→ **Task requirements**
Copy each line exactly.

→ **Dataset excerpt**
◆ ◆ ◆ ◆ ◆ ◆ ◆

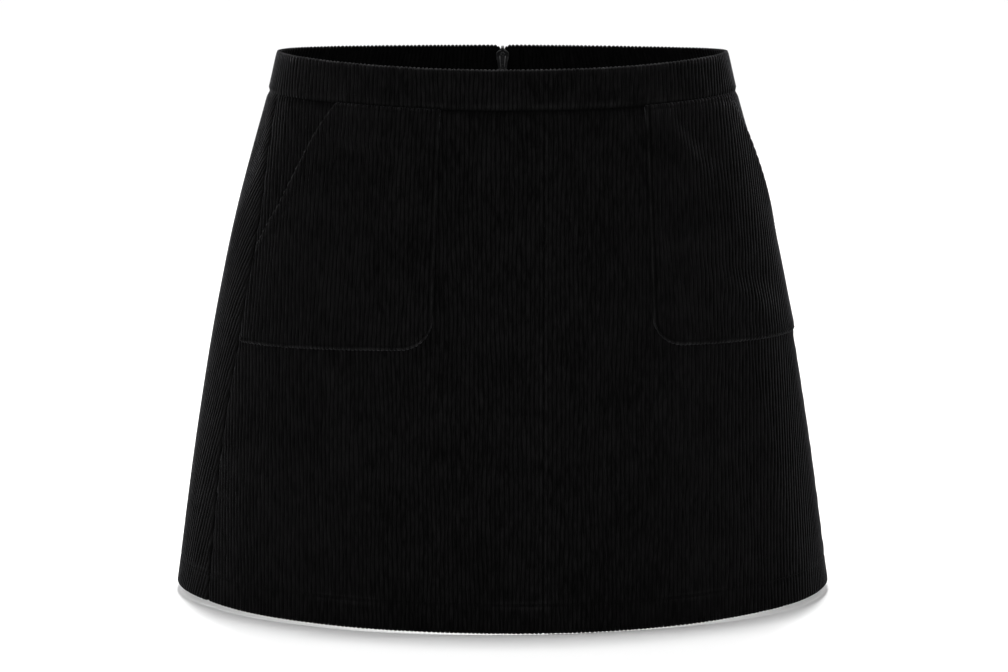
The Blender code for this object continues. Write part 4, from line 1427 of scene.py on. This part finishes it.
def zip_slider():
    plates = slider_plates()
    latch = slider_latch()
    for plate in plates:
        soften(plate, 0.28 * MM, 3)
    bars = [
        bar(
            made.name, [value * MM for value in made.size], [value * MM for value in made.place],
            made.lean, made.round_by * MM,
        )
        for made in SLIDER_BARS
    ]
    ring = begin(
        "ring", bpy.ops.mesh.primitive_torus_add,
        major_segments=28, minor_segments=10, major_radius=1.15 * MM, minor_radius=0.30 * MM,
        location=(0, SLIDER_FACE + 0.15 * MM, 4.5 * MM), rotation=(math.pi / 2, 0, 0),
    )
    slider = join("zip_slider", [*plates, *bars, latch, ring, hooked_wire("bail")])
    # Painted highlight: the outward faces of the raised rims take the lighter enamel.
    slider.data.materials.append(RIM_HIGHLIGHT_ENAMEL)
    for face in slider.data.polygons:
        standing = face.center.y < SLIDER_FACE + RIM_HIGHLIGHT_NEAR and face.normal.y < -0.25
        face.material_index = 1 if standing and abs(face.center.x) > RIM_HIGHLIGHT_ASIDE else 0
    slider.data.transform(Matrix(slider_axes().tolist()))
    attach(slider, "skirt")
    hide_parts("zip_slider")


zip_slider()


# ---------------------------------------------------------------- the zip's pull
# A small die-cast tab under the same black enamel, with an eye cut through its head. It hangs
# outside on the slider's bail and swings up on it.

PULL_LENGTH = 16.0 * MM
PULL_THICK = 1.0 * MM
PULL_TOP_WIDTH = 4.8 * MM
PULL_WIDTH = 6.4 * MM
PULL_BAR = 1.0 * MM
PULL_HEAD = 0.4 * MM
PULL_EYE = (2.4 * MM, 3.2 * MM)
PULL_RIM = 0.7 * MM
PULL_SUNK = 0.15 * MM


def zip_pull():
    head = PULL_BAR / 2 + PULL_HEAD
    foot = -(PULL_LENGTH - PULL_WIDTH / 2)
    pull = pear(
        "zip_pull", -PULL_THICK / 2, PULL_THICK, [Stretch(head - foot, PULL_TOP_WIDTH)],
        PULL_WIDTH / 2, PULL_WIDTH / 2,
    )
    pull.rotation_euler = (0, math.pi, 0)
    shift(pull, (0, 0, foot))
    bpy.ops.object.mode_set(mode="EDIT")
    for sign in (1, -1):
        select_faces(pull, lambda face: face.normal.y * sign > 0.9 and face.calc_area() > 4 * MM**2)
        bpy.ops.mesh.inset(thickness=PULL_RIM, depth=-PULL_SUNK, use_individual=False)
    bpy.ops.object.mode_set(mode="OBJECT")
    eye_place = (0, 0, -PULL_BAR / 2 - PULL_EYE[1] / 2)
    cut(pull, (PULL_EYE[0], 3 * PULL_THICK, PULL_EYE[1]), eye_place)
    soften(pull, 0.18 * MM)
    pull = join("zip_pull", [pull])
    axes = slider_axes()
    pivot = axes[:3, :3] @ np.array([0, PIVOT_OUT, PIVOT_UP]) + axes[:3, 3]
    pull.data.transform(Matrix.Translation(pivot))
    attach(pull, "pull_tab")
    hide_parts("zip_pull")


zip_pull()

◆ ◆ ◆ ◆ ◆ ◆ ◆

→ **Solution to this task**
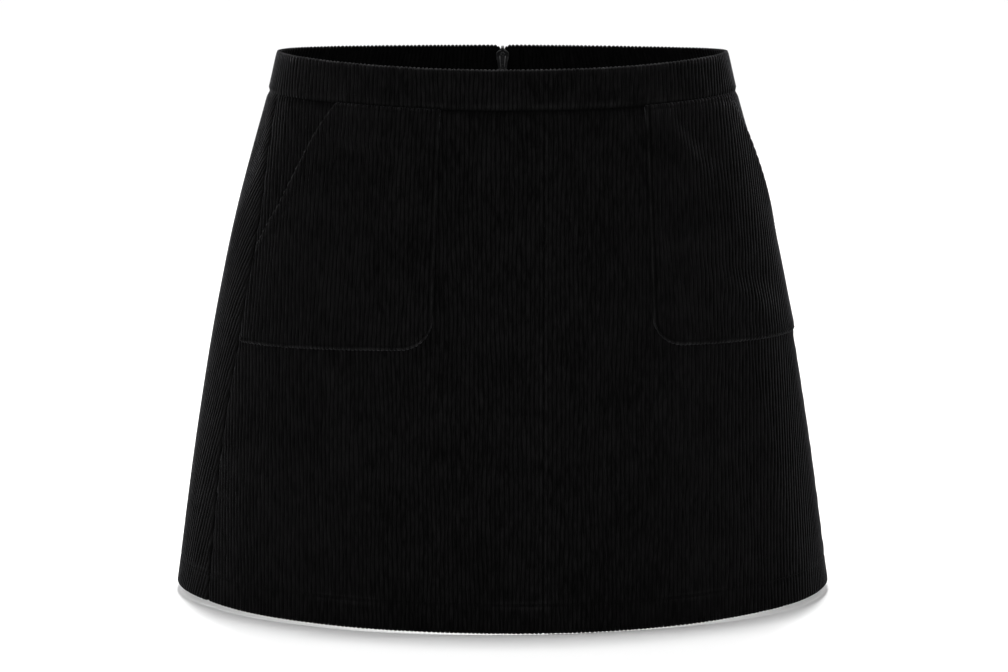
The Blender code for this object continues. Write part 4, from line 1427 of scene.py on. This part finishes it.
def zip_slider():
    plates = slider_plates()
    latch = slider_latch()
    for plate in plates:
        soften(plate, 0.28 * MM, 3)
    bars = [
        bar(
            made.name, [value * MM for value in made.size], [value * MM for value in made.place],
            made.lean, made.round_by * MM,
        )
        for made in SLIDER_BARS
    ]
    ring = begin(
        "ring", bpy.ops.mesh.primitive_torus_add,
        major_segments=28, minor_segments=10, major_radius=1.15 * MM, minor_radius=0.30 * MM,
        location=(0, SLIDER_FACE + 0.15 * MM, 4.5 * MM), rotation=(math.pi / 2, 0, 0),
    )
    slider = join("zip_slider", [*plates, *bars, latch, ring, hooked_wire("bail")])
    # Painted highlight: the outward faces of the raised rims take the lighter enamel.
    slider.data.materials.append(RIM_HIGHLIGHT_ENAMEL)
    for face in slider.data.polygons:
        standing = face.center.y < SLIDER_FACE + RIM_HIGHLIGHT_NEAR and face.normal.y < -0.25
        face.material_index = 1 if standing and abs(face.center.x) > RIM_HIGHLIGHT_ASIDE else 0
    slider.data.transform(Matrix(slider_axes().tolist()))
    attach(slider, "skirt")
    hide_parts("zip_slider")


zip_slider()


# ---------------------------------------------------------------- the zip's pull
# A small die-cast tab under the same black enamel, with an eye cut through its head. It hangs
# outside on the slider's bail and swings up on it.

PULL_LENGTH = 16.0 * MM
PULL_THICK = 1.0 * MM
PULL_TOP_WIDTH = 4.8 * MM
PULL_WIDTH = 6.4 * MM
PULL_BAR = 1.0 * MM
PULL_HEAD = 0.4 * MM
PULL_EYE = (2.4 * MM, 3.2 * MM)
PULL_RIM = 0.7 * MM
PULL_SUNK = 0.15 * MM


def zip_pull():
    head = PULL_BAR / 2 + PULL_HEAD
    foot = -(PULL_LENGTH - PULL_WIDTH / 2)
    pull = pear(
        "zip_pull", -PULL_THICK / 2, PULL_THICK, [Stretch(head - foot, PULL_TOP_WIDTH)],
        PULL_WIDTH / 2, PULL_WIDTH / 2,
    )
    pull.rotation_euler = (0, math.pi, 0)
    shift(pull, (0, 0, foot))
    bpy.ops.object.mode_set(mode="EDIT")
    for sign in (1, -1):
        select_faces(pull, lambda face: face.normal.y * sign > 0.9 and face.calc_area() > 4 * MM**2)
        bpy.ops.mesh.inset(thickness=PULL_RIM, depth=-PULL_SUNK, use_individual=False)
    bpy.ops.object.mode_set(mode="OBJECT")
    eye_place = (0, 0, -PULL_BAR / 2 - PULL_EYE[1] / 2)
    cut(pull, (PULL_EYE[0], 3 * PULL_THICK, PULL_EYE[1]), eye_place)
    soften(pull, 0.18 * MM)
    pull = join("zip_pull", [pull])
    axes = slider_axes()
    pivot = axes[:3, :3] @ np.array([0, PIVOT_OUT, PIVOT_UP]) + axes[:3, 3]
    pull.data.transform(Matrix.Translation(pivot))
    attach(pull, "pull_tab")
    hide_parts("zip_pull")


zip_pull()